Stated exercise:
Reproduce, please, only the lines from the first line below to the line containing "base = BAFFLE_Z + 3.0 + SURROUND_GAP", inclusive.

Supplied material:

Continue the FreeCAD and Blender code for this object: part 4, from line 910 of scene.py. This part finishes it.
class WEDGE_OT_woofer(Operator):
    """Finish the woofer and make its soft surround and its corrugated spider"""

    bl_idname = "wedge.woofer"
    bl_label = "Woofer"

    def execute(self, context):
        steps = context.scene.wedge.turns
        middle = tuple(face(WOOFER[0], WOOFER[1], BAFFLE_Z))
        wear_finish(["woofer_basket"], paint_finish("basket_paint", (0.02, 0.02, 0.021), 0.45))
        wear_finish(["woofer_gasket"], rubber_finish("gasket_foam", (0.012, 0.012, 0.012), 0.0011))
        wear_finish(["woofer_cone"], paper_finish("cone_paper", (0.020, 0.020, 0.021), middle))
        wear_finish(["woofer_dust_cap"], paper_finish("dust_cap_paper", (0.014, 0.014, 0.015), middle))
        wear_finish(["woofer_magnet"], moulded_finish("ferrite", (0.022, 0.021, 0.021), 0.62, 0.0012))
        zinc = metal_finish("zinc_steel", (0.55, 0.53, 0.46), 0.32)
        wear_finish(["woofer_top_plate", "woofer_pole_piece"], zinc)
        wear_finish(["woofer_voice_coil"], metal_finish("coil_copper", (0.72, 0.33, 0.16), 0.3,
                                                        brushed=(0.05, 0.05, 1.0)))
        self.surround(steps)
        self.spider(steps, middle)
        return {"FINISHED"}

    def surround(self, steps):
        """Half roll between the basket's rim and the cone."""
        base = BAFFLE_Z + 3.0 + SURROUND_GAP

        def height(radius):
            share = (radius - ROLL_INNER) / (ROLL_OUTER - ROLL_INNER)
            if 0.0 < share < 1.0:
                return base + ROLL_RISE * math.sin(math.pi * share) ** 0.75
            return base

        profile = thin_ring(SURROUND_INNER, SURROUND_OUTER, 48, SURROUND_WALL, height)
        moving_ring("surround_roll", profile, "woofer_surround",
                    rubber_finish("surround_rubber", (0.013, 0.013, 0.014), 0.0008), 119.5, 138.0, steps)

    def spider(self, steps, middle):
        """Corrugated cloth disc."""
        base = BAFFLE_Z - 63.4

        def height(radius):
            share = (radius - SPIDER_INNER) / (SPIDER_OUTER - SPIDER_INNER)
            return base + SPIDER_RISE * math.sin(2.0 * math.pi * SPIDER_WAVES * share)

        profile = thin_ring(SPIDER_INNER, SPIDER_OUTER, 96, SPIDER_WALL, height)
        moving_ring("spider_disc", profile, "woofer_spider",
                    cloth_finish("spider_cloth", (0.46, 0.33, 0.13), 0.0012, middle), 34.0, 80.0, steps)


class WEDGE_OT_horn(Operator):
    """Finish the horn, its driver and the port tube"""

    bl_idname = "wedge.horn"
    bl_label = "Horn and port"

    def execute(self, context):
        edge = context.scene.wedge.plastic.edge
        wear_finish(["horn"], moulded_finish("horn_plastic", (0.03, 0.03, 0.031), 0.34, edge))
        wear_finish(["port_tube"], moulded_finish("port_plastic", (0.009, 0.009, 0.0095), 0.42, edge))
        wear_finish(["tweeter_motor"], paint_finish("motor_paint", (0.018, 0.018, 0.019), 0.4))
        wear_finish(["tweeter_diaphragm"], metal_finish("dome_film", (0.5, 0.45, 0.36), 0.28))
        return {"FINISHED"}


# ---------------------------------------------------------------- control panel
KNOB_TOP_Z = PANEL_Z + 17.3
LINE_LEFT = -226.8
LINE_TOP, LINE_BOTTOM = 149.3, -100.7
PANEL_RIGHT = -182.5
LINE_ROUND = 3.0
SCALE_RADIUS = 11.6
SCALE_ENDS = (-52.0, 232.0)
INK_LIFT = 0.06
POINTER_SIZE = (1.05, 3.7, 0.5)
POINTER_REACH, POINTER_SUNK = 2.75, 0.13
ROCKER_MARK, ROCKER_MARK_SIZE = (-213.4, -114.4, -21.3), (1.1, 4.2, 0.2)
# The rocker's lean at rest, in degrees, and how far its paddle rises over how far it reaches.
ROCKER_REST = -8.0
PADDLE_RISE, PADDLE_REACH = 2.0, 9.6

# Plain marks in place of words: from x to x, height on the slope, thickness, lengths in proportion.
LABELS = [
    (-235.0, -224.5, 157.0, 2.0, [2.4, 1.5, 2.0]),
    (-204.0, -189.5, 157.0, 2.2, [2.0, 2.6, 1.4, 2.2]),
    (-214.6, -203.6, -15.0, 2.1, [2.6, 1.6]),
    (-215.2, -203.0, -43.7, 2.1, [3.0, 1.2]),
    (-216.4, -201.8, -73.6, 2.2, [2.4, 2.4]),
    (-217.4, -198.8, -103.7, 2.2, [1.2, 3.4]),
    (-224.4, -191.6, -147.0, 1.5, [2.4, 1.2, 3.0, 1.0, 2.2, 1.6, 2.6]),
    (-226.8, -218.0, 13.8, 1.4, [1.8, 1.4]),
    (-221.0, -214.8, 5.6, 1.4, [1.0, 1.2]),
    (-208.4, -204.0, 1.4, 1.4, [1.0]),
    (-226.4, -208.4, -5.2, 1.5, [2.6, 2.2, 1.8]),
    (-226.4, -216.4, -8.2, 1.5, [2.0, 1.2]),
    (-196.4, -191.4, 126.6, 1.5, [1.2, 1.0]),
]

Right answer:
Continue the FreeCAD and Blender code for this object: part 4, from line 910 of scene.py. This part finishes it.
class WEDGE_OT_woofer(Operator):
    """Finish the woofer and make its soft surround and its corrugated spider"""

    bl_idname = "wedge.woofer"
    bl_label = "Woofer"

    def execute(self, context):
        steps = context.scene.wedge.turns
        middle = tuple(face(WOOFER[0], WOOFER[1], BAFFLE_Z))
        wear_finish(["woofer_basket"], paint_finish("basket_paint", (0.02, 0.02, 0.021), 0.45))
        wear_finish(["woofer_gasket"], rubber_finish("gasket_foam", (0.012, 0.012, 0.012), 0.0011))
        wear_finish(["woofer_cone"], paper_finish("cone_paper", (0.020, 0.020, 0.021), middle))
        wear_finish(["woofer_dust_cap"], paper_finish("dust_cap_paper", (0.014, 0.014, 0.015), middle))
        wear_finish(["woofer_magnet"], moulded_finish("ferrite", (0.022, 0.021, 0.021), 0.62, 0.0012))
        zinc = metal_finish("zinc_steel", (0.55, 0.53, 0.46), 0.32)
        wear_finish(["woofer_top_plate", "woofer_pole_piece"], zinc)
        wear_finish(["woofer_voice_coil"], metal_finish("coil_copper", (0.72, 0.33, 0.16), 0.3,
                                                        brushed=(0.05, 0.05, 1.0)))
        self.surround(steps)
        self.spider(steps, middle)
        return {"FINISHED"}

    def surround(self, steps):
        """Half roll between the basket's rim and the cone."""
        base = BAFFLE_Z + 3.0 + SURROUND_GAP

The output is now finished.